Queen Anne's Town was created as part of a 1706 act "for the advancement of trade and erecting ports and towns in the Province of Maryland." The town grew to a population of about 150.

In 1747, the legislature tried to improve the quality and the method of marketing tobacco, then the major crop of the area, and established a formal system of tobacco inspection and quality control. A tobacco inspection station and warehouse was located on Hazelwood, then owned by Thomas Lancaster, one of the town's leading merchants. Hazelwood Mansion, though in disrepair, stands today and is owned by the Maryland National Park and Planning Commission).

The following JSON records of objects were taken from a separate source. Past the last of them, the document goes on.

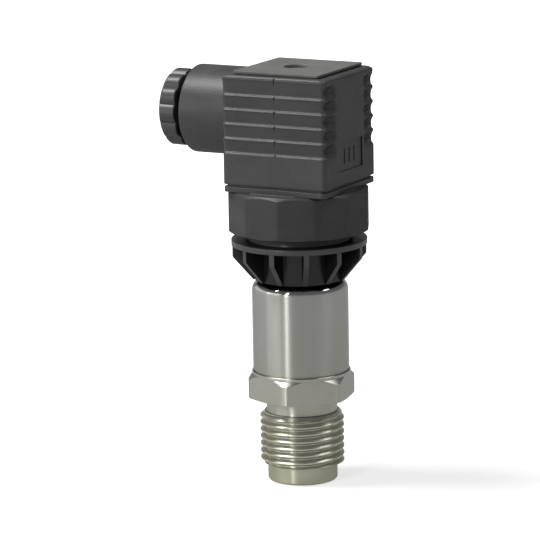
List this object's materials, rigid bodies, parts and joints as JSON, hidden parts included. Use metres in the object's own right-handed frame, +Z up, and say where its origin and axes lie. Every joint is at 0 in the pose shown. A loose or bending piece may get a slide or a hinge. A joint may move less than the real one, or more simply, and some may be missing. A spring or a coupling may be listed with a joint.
{
  "type": "pressure transmitter",
  "caption": "Pressure transmitter with a male pipe thread, hexagon, round steel case, finned plastic ring, twelve-sided collar and an angled cable plug held by a centre screw.",
  "frame": {"origin": "on the main axis, at the bottom face of the nose of the process thread", "axes": "+Z up along the main axis from the thread to the plug, -X along the cable boss of the plug, Y across the ribbed faces"},
  "size_m": [0.0516, 0.035, 0.1041],
  "materials": {
    "stainless_steel": "fine turned stainless steel",
    "zinc_steel": "zinc plated",
    "brass": "plain",
    "tinned_contact": "tin plated",
    "ceramic": "ground",
    "seal_rubber": "matte",
    "board": "solder resist",
    "chip": "moulded",
    "wire": "insulated",
    "black_plastic": "glass-filled, moulded",
    "collar_plastic": "moulded, smooth",
    "plug_plastic": "fine textured",
    "nut_plastic": "moulded, satin"
  },
  "bodies": {
    "root": {"process_connection": "stainless_steel", "case_tube": "stainless_steel", "cell_seal": "seal_rubber", "pressure_cell": "ceramic", "cell_clamp_ring": "stainless_steel", "cell_pins": "tinned_contact", "circuit_board": "board", "board_chip": "chip", "board_capacitors": "zinc_steel", "hookup_wires": "wire", "fin_ring": "black_plastic", "case_seal": "seal_rubber", "waist_seal": "seal_rubber", "collar": "collar_plastic", "connector_base": "plug_plastic", "contact_blades": "tinned_contact", "earth_blade": "tinned_contact", "threaded_insert": "brass", "flat_gasket": "seal_rubber", "plug_housing": "plug_plastic", "top_plate": "plug_plastic", "contact_carrier": "black_plastic", "female_contacts": "tinned_contact", "terminal_screws": "zinc_steel", "cable_grommet": "seal_rubber"},
    "gland_washer": {"gland_washer": "black_plastic"},
    "gland_nut": {"gland_nut": "nut_plastic"},
    "screw_seal": {"screw_seal": "seal_rubber"},
    "fixing_screw": {"fixing_screw": "zinc_steel"}
  },
  "joints": [
    {"name": "gland_travel", "type": "slide", "parent": "root", "child": "gland_washer", "axis": [-1, 0, 0], "range_m": [-0.00075, 0.00225]},
    {"name": "gland_turn", "type": "hinge", "parent": "gland_washer", "child": "gland_nut", "pos_m": [-0.03184, 0, 0.0922], "axis": [-1, 0, 0], "range_deg": [-180, 540]},
    {"name": "screw_travel", "type": "slide", "parent": "root", "child": "screw_seal", "axis": [0, 0, 1], "range_m": [0, 0.003]},
    {"name": "screw_turn", "type": "hinge", "parent": "screw_seal", "child": "fixing_screw", "pos_m": [0, 0, 0.10135], "axis": [0, 0, 1], "range_deg": [0, 2160]}
  ],
  "couplings": [
    {"joint": "gland_turn", "follows": "gland_travel", "rad_per_m": 4188.8},
    {"joint": "screw_turn", "follows": "screw_travel", "rad_per_m": 12566}
  ]
}
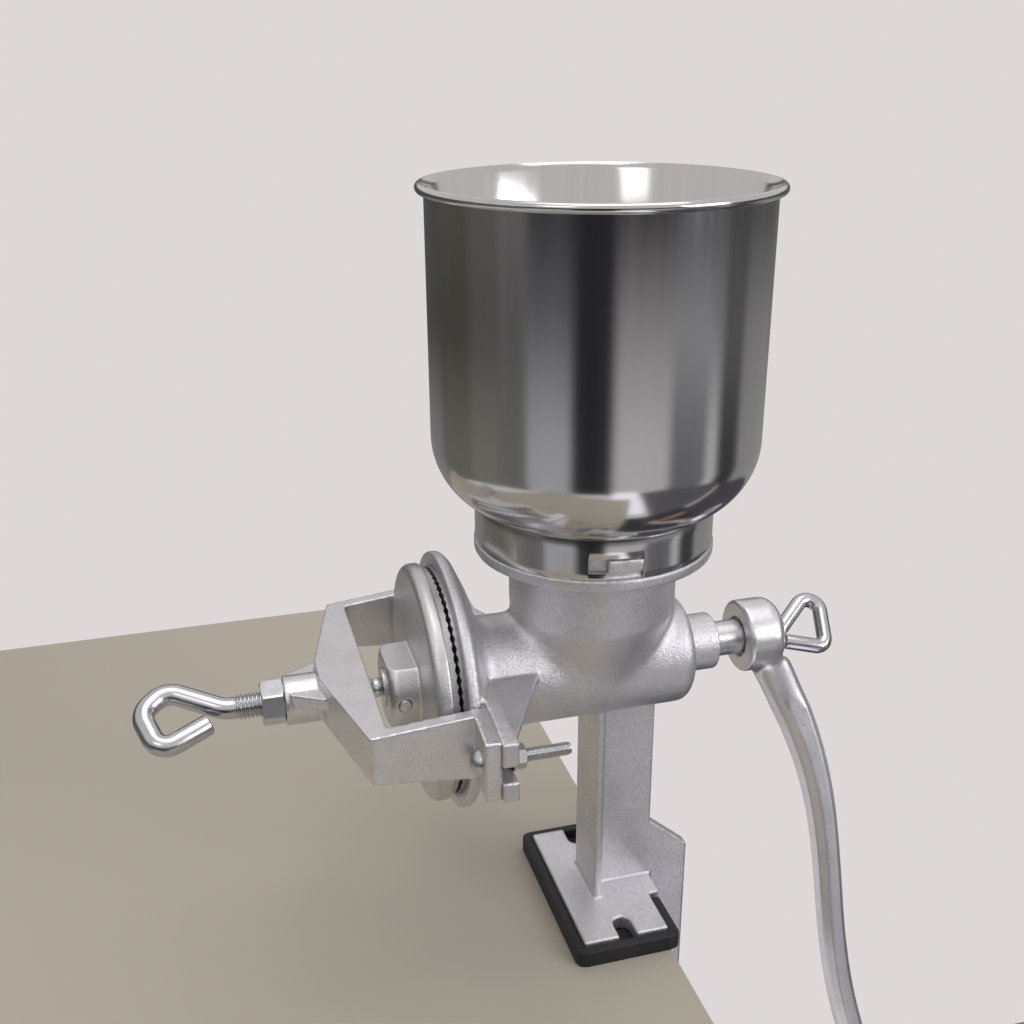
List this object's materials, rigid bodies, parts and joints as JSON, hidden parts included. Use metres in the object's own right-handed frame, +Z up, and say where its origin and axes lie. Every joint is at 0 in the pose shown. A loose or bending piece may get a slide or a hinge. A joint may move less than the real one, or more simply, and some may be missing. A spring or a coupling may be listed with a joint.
{
  "type": "hand grain mill",
  "caption": "Table-clamped hand mill: steel hopper over a cast worm barrel, plate burrs set by a yoke and screw, and a side crank.",
  "frame": {"origin": "on the table under the rubber foot, straight below the middle of the hopper", "axes": "+X along the worm shaft towards the crank, +Y away from the side seen in the picture, +Z up"},
  "size_m": [0.403, 0.1647, 0.4718],
  "materials": {
    "cast_body": "tinned casting, satin with a fine grain",
    "hopper_steel": "polished stainless sheet, mirror",
    "rubber_foot": "matt black",
    "burr_iron": "bare hardened iron",
    "screw_steel": "plated",
    "cast_rotor": "tinned, machined rim",
    "cast_auger": "tinned, journals ground bright",
    "ball_steel": "polished bearing steel",
    "cast_yoke": "tinned casting, smooth",
    "zinc_rod": "bright zinc plate",
    "cast_crank": "tinned casting, bright and smooth",
    "grip_wood": "turned hardwood, oiled"
  },
  "bodies": {
    "root": {"mill_body": "cast_body", "foot_pad": "rubber_foot", "fixed_burr": "burr_iron", "fixed_burr_screws": "screw_steel", "yoke": "cast_yoke", "yoke_bolts": "screw_steel", "yoke_washers": "screw_steel", "yoke_nuts": "screw_steel"},
    "hopper": {"hopper_bowl": "hopper_steel", "hopper_collar": "hopper_steel"},
    "thrust": {"thrust_ball": "ball_steel"},
    "rotor": {"auger": "cast_auger", "rotor_plate": "cast_rotor", "moving_burr": "burr_iron", "moving_burr_screws": "screw_steel", "rotor_pin": "screw_steel", "crank_arm": "cast_crank", "grip_spindle": "zinc_rod", "grip_washers": "zinc_rod", "grip_nut": "zinc_rod"},
    "adjuster": {"adjusting_screw": "zinc_rod"},
    "locknut": {"adjusting_locknut": "zinc_rod"},
    "crank_washer": {"crank_washer": "zinc_rod"},
    "crank_screw": {"crank_screw": "zinc_rod"},
    "grip": {"grip": "grip_wood"},
    "clamp_pad": {"clamp_pad": "zinc_rod"},
    "clamp_screw": {"clamp_screw": "zinc_rod"}
  },
  "joints": [
    {"name": "hopper_twist", "type": "hinge", "parent": "root", "child": "hopper", "pos_m": [0, 0, 0.184], "axis": [0, 0, 1], "range_deg": [0, 8]},
    {"name": "burr_gap", "type": "slide", "parent": "root", "child": "thrust", "axis": [-1, 0, 0], "range_m": [-0.0007, 0.003]},
    {"name": "crank_spin", "type": "hinge", "parent": "thrust", "child": "rotor", "pos_m": [0, 0, 0.124], "axis": [1, 0, 0], "continuous": true},
    {"name": "adjuster_turn", "type": "hinge", "parent": "thrust", "child": "adjuster", "pos_m": [-0.12, 0, 0.124], "axis": [-1, 0, 0], "range_deg": [-170, 722]},
    {"name": "locknut_turn", "type": "hinge", "parent": "root", "child": "locknut", "pos_m": [-0.132, 0, 0.124], "axis": [-1, 0, 0], "range_deg": [0, 360]},
    {"name": "crank_washer_slide", "type": "slide", "parent": "rotor", "child": "crank_washer", "axis": [1, 0, 0], "range_m": [0, 0.01]},
    {"name": "crank_screw_turn", "type": "hinge", "parent": "crank_washer", "child": "crank_screw", "pos_m": [0.09, 0, 0.124], "axis": [1, 0, 0], "range_deg": [0, 3610]},
    {"name": "grip_spin", "type": "hinge", "parent": "rotor", "child": "grip", "pos_m": [0.166, -0.07422, -0.07991], "axis": [1, 0, 0], "continuous": true},
    {"name": "clamp_travel", "type": "slide", "parent": "root", "child": "clamp_pad", "axis": [0, 0, 1], "range_m": [-0.017, 0.024]},
    {"name": "clamp_turn", "type": "hinge", "parent": "clamp_pad", "child": "clamp_screw", "pos_m": [0.005, 0, -0.0335], "axis": [0, 0, 1], "range_deg": [-4085, 5765]}
  ],
  "couplings": [
    {"joint": "adjuster_turn", "follows": "burr_gap", "rad_per_m": 4188.8},
    {"joint": "crank_screw_turn", "follows": "crank_washer_slide", "rad_per_m": 6283.2},
    {"joint": "clamp_turn", "follows": "clamp_travel", "rad_per_m": 4188.8}
  ]
}
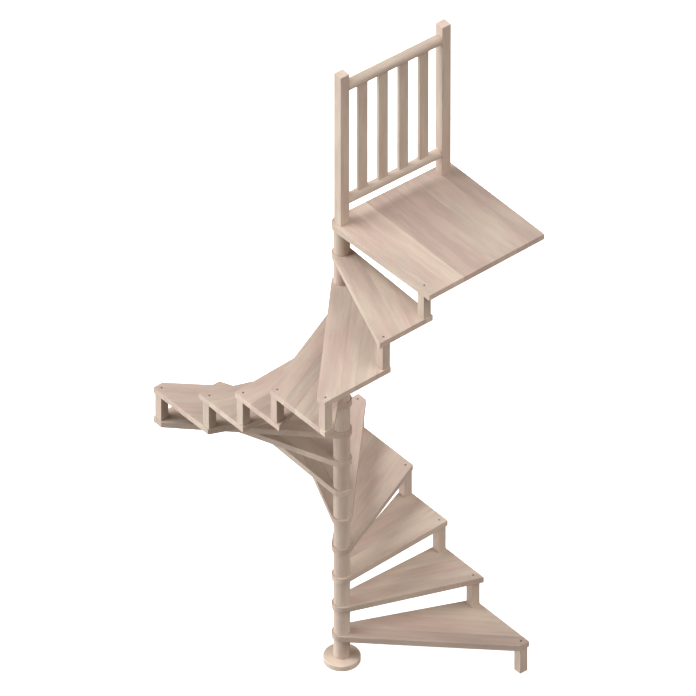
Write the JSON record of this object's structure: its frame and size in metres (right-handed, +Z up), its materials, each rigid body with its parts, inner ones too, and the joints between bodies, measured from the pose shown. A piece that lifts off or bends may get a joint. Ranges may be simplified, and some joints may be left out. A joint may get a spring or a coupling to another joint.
{
  "type": "spiral staircase",
  "caption": "Wooden spiral staircase on a square plan: winder treads around a turned column, square riser blocks at the outer edge, and a landing with a short guard.",
  "frame": {"origin": "middle of the column foot's underside, on the floor", "axes": "+Z up the column, +X along the landing's front edge away from the column, +Y along the landing's guard; the climb turns counterclockwise seen from above"},
  "size_m": [1.452, 1.447, 4],
  "materials": {
    "tread_wood": "unfinished glued beech board",
    "turned_wood": "unfinished turned beech",
    "square_wood": "unfinished planed beech",
    "screw_steel": "dull zinc-plated steel"
  },
  "bodies": {
    "root": {"column_foot": "turned_wood", "column_spacers": "turned_wood", "tread_01": "tread_wood", "tread_02": "tread_wood", "tread_03": "tread_wood", "tread_04": "tread_wood", "tread_05": "tread_wood", "tread_06": "tread_wood", "tread_07": "tread_wood", "tread_08": "tread_wood", "tread_09": "tread_wood", "tread_10": "tread_wood", "tread_11": "tread_wood", "tread_12": "tread_wood", "tread_13": "tread_wood", "tread_14": "tread_wood", "landing": "tread_wood", "riser_block_01": "square_wood", "riser_block_02": "square_wood", "riser_block_03": "square_wood", "riser_block_04": "square_wood", "riser_block_05": "square_wood", "riser_block_06": "square_wood", "riser_block_07": "square_wood", "riser_block_08": "square_wood", "riser_block_09": "square_wood", "riser_block_10": "square_wood", "riser_block_11": "square_wood", "riser_block_12": "square_wood", "riser_block_13": "square_wood", "riser_block_14": "square_wood", "riser_block_15": "square_wood", "screw_heads": "screw_steel", "inner_guard_post": "square_wood", "outer_guard_post": "square_wood", "top_rail": "square_wood", "bottom_rail": "square_wood", "balusters": "square_wood"}
  },
  "joints": []
}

This was one of seven state tobacco warehouses built in Prince George's County. A horse racing track was also built in the town.

By the mid-18th century, upland farming in the Patuxent basin without erosion control led to massive silting of the river. The ports along the Patuxent quickly filled with silt and could no longer take in ocean-going vessels such as the snows that frequented the town. The last cargo ship left for England about 1790, and the town began to decline.

During the War of 1812, the Chesapeake Bay Flotilla commanded by Joshua Barney scuttled his entire fleet in the half dozen miles of river below Queen Anne to avoid the vessels being captured by the advancing British.

The community is also known for being the original site of the Greater Mt. Nebo AME Church, the Mt. Nebo school for African Americans, and the Greater Mt. Nebo cemetery, now managed by Maryland National Capitol Park and Planning. The original church building remains, but the congregation built adjacent to it a modern building which was sold; th congregation has relocated to a site on Route 301 South above 214, a few miles away. The old school was sold and torn down to build a new home. Only the cemetery remains, in need of continued preservation and repair. The church and cemetery are significant repositories of African American Cultural Heritage.

==Demographics==

Queen Anne first appeared as a census designated place in the 2010 U.S. census.

Historical population
| Census | Pop. | Note | %± |
| 2010 | 1,280 |  | — |
| 2020 | 1,405 |  | 9.8% |
U.S. Decennial Census 2010 2020

===Racial and ethnic composition===

Queen Anne CDP, Maryland – Racial and ethnic composition Note: the US Census treats Hispanic/Latino as an ethnic category. This table excludes Latinos from the racial categories and assigns them to a separate category. Hispanics/Latinos may be of any race.
| Race / Ethnicity (NH = Non-Hispanic) | Pop 2010 | Pop 2020 | % 2010 | % 2020 |
|---|---|---|---|---|
| White alone (NH) | 540 | 492 | 42.19% | 35.02% |
| Black or African American alone (NH) | 634 | 685 | 49.53% | 48.75% |
| Native American or Alaska Native alone (NH) | 4 | 2 | 0.31% | 0.14% |
| Asian alone (NH) | 16 | 48 | 1.25% | 3.42% |
| Native Hawaiian or Pacific Islander alone (NH) | 2 | 1 | 0.16% | 0.07% |
| Other race alone (NH) | 5 | 6 | 0.39% | 0.43% |
| Mixed race or Multiracial (NH) | 30 | 53 | 2.34% | 3.77% |
| Hispanic or Latino (any race) | 49 | 118 | 3.83% | 8.40% |
| Total | 1,280 | 1,405 | 100.00% | 100.00% |

==Queen Anne Bridge==

Queen Anne Bridge, originally built in 1755, once served as a main road connecting Anne Arundel County to Prince George's County.

==Renaming==
In 1897 the United States Board on Geographic Names decided to change the name of Queen Anne to Hardesty to avoid confusion with the other town in Maryland named Queen Anne.
However, local usage including signage, road names, bridge names, commercial mapping, the community association name, etc. continues to reflect the Queen Anne name. For the 2010 census, the U.S. Census Bureau used the original name of "Queen Anne" in delineating a new census-designated place covering the community.

==Education==
Prince George's County Public Schools operates public schools serving the census-designated place.

Schools serving sections of the CDP are Pointer Ridge Elementary School, Benjamin Tasker Middle School, and Bowie High School.
Fairhaven, a private school in the Lincoln-Sudbury curriculum, is located on Queen Anne Road serving elementary, middle, and high school age children. Neighborhood children have also attended Riverdale, the former Queen Anne Episcopal School, St. Mary's of Annapolis, and Sidwell Friends. Queen Anne is a 5 minutes drive from the South Bowie Library.